The fight for survival story of the year is BlackBerry. Will Research In Motion and its iconic device beat the odds and carve out a niche? Or has the world passed it by?
The same basic theme — minus, perhaps, the life-and-death stakes — exists for Nokia. Its partner in the mobile sector, Microsoft, also is running dangerously close to being tarred as a loser in the mobile game. That’s no small thing. Commentators never tire of saying that the lion’s share of the action is on the mobile side.
That makes the introduction of the Lumia 920 a big deal. GigaOm’s story on the introduction of the device, which features Windows Phone 8, starts with the life-and-death verbiage. I won’t go that far because Nokia still has strength in developing markets and doesn’t face as imminent a demise as Research In Motion, which is more of a one-trick pony, does. And Microsoft always will be Microsoft, of course.
The Lumia 920 sounds like a cool device, but the introduction was a bit of a downer, at least in CNET’s eyes. The story has some good pictures. The importance of the Lumia 920 to both Microsoft and Nokia is summed up in the second paragraph of the GigaOm story:
The device represents a pivotal moment for Nokia, which has seen its smartphone share dwindle in recent years in the face of increasing Android and iPhone sales. And it’s a critical launch for Microsoft, which needs to find some momentum for its two-year-old mobile platform.

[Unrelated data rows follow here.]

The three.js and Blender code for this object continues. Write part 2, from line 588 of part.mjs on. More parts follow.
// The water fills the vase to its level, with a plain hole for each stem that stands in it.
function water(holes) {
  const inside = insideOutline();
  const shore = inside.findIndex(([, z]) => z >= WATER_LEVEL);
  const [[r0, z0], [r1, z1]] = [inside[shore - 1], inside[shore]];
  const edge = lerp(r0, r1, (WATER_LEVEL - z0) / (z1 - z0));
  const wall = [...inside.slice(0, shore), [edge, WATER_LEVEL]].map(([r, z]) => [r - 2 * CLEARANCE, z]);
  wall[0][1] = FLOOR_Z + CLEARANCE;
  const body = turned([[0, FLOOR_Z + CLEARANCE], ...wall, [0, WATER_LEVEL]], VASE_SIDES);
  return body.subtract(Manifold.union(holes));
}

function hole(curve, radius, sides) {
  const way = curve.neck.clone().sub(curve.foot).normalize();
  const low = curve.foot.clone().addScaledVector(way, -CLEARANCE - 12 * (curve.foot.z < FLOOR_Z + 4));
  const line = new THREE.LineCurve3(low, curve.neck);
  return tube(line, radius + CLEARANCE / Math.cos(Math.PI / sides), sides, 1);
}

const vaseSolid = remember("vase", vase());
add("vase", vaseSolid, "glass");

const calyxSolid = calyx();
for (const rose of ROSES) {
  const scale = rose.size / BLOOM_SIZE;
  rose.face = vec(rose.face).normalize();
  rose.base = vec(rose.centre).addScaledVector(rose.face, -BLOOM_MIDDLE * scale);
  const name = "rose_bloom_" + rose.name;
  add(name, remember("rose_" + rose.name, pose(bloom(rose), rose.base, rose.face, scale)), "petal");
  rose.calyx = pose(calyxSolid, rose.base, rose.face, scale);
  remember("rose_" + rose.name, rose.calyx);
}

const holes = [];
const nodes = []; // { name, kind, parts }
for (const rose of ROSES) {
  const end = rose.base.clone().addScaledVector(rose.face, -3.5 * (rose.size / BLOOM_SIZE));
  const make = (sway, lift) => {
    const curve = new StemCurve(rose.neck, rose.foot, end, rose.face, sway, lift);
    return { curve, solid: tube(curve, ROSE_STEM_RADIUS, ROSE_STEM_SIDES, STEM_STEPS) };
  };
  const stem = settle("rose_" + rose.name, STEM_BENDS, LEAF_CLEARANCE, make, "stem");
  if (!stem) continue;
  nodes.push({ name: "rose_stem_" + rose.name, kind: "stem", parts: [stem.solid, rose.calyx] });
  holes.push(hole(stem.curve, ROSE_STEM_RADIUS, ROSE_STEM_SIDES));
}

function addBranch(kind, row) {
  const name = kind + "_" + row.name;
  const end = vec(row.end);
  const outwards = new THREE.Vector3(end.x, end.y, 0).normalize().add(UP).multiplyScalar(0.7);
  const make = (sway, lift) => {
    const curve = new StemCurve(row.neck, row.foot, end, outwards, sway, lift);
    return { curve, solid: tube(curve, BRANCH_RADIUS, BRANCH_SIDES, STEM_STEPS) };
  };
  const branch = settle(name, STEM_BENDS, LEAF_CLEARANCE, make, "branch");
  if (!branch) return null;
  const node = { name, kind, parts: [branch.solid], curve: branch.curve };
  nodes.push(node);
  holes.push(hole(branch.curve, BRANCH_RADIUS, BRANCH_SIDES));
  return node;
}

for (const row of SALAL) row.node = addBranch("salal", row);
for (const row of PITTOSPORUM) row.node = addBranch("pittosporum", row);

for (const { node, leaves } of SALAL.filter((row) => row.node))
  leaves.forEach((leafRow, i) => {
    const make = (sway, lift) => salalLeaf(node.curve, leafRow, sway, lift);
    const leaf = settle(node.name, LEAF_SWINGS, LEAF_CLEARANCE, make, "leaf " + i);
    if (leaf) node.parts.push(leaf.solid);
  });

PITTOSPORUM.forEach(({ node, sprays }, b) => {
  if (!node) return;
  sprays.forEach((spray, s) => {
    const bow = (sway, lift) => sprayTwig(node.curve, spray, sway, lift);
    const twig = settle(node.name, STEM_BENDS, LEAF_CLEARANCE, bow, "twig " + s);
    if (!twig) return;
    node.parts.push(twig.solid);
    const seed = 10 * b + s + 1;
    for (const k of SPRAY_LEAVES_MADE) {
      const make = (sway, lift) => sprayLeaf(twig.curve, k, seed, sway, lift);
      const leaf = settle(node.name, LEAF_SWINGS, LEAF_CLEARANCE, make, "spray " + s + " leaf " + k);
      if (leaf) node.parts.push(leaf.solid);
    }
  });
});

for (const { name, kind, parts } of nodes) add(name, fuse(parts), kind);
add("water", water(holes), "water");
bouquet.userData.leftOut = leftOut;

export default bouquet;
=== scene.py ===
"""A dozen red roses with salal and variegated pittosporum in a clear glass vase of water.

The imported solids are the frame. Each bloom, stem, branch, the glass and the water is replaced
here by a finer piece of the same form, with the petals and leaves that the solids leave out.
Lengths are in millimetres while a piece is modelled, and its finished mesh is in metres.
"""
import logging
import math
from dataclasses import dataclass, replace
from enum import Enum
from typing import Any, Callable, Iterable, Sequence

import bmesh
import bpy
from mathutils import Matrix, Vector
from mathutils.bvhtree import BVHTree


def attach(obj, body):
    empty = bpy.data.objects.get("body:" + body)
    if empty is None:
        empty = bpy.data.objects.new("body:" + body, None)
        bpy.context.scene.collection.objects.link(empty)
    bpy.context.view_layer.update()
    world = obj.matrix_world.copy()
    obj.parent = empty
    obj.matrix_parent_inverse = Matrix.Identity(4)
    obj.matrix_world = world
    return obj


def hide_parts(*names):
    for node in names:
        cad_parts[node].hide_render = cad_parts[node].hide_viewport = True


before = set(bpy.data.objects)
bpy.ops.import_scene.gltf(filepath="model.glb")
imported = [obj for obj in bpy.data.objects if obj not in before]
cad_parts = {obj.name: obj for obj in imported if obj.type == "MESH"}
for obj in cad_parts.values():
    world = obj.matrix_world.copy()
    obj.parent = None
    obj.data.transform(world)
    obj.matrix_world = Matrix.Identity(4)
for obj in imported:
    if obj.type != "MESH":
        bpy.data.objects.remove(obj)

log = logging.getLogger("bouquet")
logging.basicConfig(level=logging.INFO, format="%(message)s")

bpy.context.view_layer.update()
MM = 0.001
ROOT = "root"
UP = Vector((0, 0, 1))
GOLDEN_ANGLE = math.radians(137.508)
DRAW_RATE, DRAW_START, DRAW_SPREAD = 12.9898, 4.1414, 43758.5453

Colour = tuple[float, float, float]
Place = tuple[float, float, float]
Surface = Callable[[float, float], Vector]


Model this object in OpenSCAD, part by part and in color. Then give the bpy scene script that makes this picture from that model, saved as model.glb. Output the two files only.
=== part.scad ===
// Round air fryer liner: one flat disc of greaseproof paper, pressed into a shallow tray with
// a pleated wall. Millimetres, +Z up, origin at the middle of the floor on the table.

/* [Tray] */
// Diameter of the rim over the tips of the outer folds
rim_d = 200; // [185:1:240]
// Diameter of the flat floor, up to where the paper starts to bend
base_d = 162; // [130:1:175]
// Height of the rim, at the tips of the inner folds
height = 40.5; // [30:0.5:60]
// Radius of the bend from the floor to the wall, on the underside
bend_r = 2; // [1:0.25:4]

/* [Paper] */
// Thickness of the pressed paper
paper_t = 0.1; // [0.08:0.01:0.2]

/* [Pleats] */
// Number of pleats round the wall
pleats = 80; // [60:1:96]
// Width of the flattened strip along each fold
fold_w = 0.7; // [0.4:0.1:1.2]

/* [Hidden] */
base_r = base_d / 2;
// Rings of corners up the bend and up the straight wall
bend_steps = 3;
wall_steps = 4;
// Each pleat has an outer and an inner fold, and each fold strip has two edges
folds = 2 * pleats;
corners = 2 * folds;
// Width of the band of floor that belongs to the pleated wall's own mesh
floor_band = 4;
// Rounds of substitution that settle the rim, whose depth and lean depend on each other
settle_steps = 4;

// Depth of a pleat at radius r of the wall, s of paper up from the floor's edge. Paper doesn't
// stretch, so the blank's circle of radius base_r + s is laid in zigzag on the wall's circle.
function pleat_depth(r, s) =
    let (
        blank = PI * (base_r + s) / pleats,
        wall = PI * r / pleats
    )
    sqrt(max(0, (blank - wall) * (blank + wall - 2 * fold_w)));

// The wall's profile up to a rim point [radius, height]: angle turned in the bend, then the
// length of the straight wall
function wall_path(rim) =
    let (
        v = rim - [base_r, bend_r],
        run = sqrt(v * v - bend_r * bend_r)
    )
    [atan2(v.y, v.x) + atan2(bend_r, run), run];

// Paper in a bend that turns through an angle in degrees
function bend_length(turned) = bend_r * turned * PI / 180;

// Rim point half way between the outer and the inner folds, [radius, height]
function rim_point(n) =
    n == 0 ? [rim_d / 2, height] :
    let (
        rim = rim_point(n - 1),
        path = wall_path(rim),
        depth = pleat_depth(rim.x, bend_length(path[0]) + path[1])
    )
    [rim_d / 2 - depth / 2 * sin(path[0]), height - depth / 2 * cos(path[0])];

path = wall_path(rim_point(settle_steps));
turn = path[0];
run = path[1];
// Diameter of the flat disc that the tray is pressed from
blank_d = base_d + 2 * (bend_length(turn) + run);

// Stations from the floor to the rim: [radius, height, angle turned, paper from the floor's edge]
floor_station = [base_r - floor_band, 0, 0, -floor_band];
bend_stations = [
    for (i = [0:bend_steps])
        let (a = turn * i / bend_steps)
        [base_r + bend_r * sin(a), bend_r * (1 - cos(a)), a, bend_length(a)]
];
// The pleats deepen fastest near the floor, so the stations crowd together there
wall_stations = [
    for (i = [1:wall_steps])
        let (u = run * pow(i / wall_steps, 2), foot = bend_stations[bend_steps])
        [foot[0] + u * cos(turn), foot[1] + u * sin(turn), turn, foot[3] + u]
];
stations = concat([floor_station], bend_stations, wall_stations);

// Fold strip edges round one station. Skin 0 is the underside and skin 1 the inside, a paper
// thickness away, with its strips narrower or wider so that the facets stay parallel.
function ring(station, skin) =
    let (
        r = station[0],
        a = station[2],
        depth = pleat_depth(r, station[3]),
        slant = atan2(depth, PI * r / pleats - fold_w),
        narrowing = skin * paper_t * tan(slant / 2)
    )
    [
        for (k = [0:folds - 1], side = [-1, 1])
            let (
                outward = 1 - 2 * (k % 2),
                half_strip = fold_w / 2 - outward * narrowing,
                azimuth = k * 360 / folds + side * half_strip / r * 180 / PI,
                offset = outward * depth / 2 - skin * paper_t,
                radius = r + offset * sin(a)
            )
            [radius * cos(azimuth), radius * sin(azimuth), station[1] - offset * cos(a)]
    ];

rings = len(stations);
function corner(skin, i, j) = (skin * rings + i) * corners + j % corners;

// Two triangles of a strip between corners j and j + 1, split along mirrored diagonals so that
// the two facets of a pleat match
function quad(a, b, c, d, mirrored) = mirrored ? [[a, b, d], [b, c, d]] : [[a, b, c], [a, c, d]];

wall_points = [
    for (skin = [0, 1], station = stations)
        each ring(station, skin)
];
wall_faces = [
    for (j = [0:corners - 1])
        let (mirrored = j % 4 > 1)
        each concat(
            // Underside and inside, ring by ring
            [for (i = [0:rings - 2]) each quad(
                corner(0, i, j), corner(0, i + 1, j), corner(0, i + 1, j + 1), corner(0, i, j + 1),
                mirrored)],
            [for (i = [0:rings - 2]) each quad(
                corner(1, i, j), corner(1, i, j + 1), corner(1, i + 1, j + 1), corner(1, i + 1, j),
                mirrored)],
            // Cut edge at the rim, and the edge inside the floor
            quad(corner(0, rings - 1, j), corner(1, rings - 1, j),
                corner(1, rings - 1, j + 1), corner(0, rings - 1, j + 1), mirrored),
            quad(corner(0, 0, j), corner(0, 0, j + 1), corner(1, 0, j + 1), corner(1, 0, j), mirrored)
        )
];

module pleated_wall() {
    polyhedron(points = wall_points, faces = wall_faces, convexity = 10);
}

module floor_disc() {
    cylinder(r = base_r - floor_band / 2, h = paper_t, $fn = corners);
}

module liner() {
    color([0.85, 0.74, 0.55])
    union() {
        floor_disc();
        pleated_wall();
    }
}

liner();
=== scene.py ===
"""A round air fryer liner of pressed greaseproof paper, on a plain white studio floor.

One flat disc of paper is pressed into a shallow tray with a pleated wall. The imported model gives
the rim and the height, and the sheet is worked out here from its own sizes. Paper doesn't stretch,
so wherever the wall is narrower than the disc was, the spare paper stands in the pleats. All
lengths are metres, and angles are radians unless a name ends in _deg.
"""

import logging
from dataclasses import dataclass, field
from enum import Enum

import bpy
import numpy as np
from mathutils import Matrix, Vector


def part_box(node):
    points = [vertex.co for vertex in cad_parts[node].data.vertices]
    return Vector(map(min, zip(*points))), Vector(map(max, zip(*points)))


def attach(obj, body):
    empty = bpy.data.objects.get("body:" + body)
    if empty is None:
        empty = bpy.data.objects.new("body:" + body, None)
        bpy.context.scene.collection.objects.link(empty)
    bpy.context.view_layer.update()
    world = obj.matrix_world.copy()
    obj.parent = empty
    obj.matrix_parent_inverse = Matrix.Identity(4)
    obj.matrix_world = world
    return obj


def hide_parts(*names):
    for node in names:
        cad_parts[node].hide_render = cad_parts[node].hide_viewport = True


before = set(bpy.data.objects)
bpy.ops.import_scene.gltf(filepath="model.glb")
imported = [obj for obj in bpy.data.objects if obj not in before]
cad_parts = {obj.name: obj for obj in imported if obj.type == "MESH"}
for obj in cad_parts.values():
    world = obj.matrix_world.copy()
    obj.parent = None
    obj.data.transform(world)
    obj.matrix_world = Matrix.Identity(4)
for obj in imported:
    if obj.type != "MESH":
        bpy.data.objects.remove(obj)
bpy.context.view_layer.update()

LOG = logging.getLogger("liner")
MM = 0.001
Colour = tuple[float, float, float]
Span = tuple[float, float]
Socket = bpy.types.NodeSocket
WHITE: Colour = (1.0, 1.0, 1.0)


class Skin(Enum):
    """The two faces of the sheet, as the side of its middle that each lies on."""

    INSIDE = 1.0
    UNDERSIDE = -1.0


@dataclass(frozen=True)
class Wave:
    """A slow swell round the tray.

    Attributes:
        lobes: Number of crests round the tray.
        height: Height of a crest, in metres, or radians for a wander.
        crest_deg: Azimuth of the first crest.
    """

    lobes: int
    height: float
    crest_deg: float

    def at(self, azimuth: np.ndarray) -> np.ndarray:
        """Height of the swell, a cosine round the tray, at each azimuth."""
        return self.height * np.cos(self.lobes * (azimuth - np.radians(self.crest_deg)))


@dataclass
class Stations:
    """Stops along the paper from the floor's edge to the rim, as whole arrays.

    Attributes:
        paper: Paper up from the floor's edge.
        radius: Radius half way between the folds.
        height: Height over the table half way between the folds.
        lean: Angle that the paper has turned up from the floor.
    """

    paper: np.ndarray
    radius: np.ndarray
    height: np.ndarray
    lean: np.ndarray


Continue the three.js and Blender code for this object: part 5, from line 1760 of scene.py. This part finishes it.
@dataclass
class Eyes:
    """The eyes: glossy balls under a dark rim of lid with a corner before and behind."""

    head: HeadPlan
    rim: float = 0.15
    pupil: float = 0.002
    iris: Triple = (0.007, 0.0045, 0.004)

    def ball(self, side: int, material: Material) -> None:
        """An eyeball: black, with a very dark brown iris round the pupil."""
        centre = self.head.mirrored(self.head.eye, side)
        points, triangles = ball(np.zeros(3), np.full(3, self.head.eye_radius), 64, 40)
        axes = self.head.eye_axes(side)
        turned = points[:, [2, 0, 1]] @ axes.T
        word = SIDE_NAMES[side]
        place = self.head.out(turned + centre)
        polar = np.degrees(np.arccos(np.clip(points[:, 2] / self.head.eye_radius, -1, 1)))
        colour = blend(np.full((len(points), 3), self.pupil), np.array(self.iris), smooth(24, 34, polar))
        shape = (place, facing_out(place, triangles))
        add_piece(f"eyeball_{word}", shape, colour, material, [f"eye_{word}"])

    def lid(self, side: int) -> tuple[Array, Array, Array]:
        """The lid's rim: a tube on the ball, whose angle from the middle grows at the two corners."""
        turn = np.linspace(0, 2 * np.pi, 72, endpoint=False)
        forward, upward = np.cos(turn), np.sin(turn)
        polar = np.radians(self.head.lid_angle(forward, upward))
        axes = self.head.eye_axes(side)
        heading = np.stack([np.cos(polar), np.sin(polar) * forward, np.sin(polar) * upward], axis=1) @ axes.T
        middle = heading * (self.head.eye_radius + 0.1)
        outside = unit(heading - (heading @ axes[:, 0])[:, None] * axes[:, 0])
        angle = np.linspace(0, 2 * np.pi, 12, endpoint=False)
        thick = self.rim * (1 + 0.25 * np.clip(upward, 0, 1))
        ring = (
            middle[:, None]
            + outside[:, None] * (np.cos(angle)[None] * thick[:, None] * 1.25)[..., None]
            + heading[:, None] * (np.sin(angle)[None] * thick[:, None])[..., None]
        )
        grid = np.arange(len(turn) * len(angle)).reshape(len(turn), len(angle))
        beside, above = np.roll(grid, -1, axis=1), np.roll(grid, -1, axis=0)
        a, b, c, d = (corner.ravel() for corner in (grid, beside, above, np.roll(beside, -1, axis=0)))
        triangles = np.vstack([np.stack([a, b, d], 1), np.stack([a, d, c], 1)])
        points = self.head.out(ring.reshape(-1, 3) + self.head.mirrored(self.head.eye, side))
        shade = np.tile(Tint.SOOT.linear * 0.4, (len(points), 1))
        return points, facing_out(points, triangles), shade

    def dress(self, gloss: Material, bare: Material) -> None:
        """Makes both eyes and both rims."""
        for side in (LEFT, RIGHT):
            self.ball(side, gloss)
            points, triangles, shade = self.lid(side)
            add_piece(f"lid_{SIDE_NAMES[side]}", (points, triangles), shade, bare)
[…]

So, it would seem, Nokia and Microsoft are buddies, dodging incoming Androids and iOS devices together, as they fight to see a better day. That sounds nice, but may not be accurate. In mid-August, The Verge’s Vlad Savov wrote an interesting commentary suggesting that Microsoft’s design of the Surface tablet is so exacting and top shelf that it will pose problems for Nokia, which would have excelled at the same kind of creation.
In other words, it is as if an engine manufacturer inked a deal with a car maker and the engine manufacturer proceeded to design its upcoming automobile despite the existence of the seemingly strong relationship with the car maker. Not quite a betrayal, but not a nice thing either. It’s a bit of an awkward analogy, but is enough to illustrate the point.
Savov’s point is that survival is one thing, but the strange bedfellows syndrome develops quickly:
The problem, however, is that Microsoft’s great feat is Nokia’s great disaster. Think about the things that would have made you love a Nokia tablet before the Surface was announced. Top of the list would have been uncompromising industrial design, high-grade materials, and some subtle innovation in interaction methods. In other words, precisely the things that make the Surface slates so desirable.
In preempting Nokia’s tablet with its own effort, Microsoft has disarmed its most committed ally in the fight to build up the Windows ecosystem. If you’re Nokia, how do you sell people on great design when they already have a reference point that’s superlative? What sci-fi material can you introduce to make your hardware sound more appealing than VaporMg? And how do you hope to improve on a tablet cover that’s only 3mm thick yet includes a full keyboard?
This is an era in which corporations shift from being friends to enemies and back again fluidly. Indeed, they can cooperate and compete at the same time. Cooperation between Nokia and Microsoft is a good example of this sort of tricky relationship. In this case, however, the fate of both companies depends on each playing their cards right.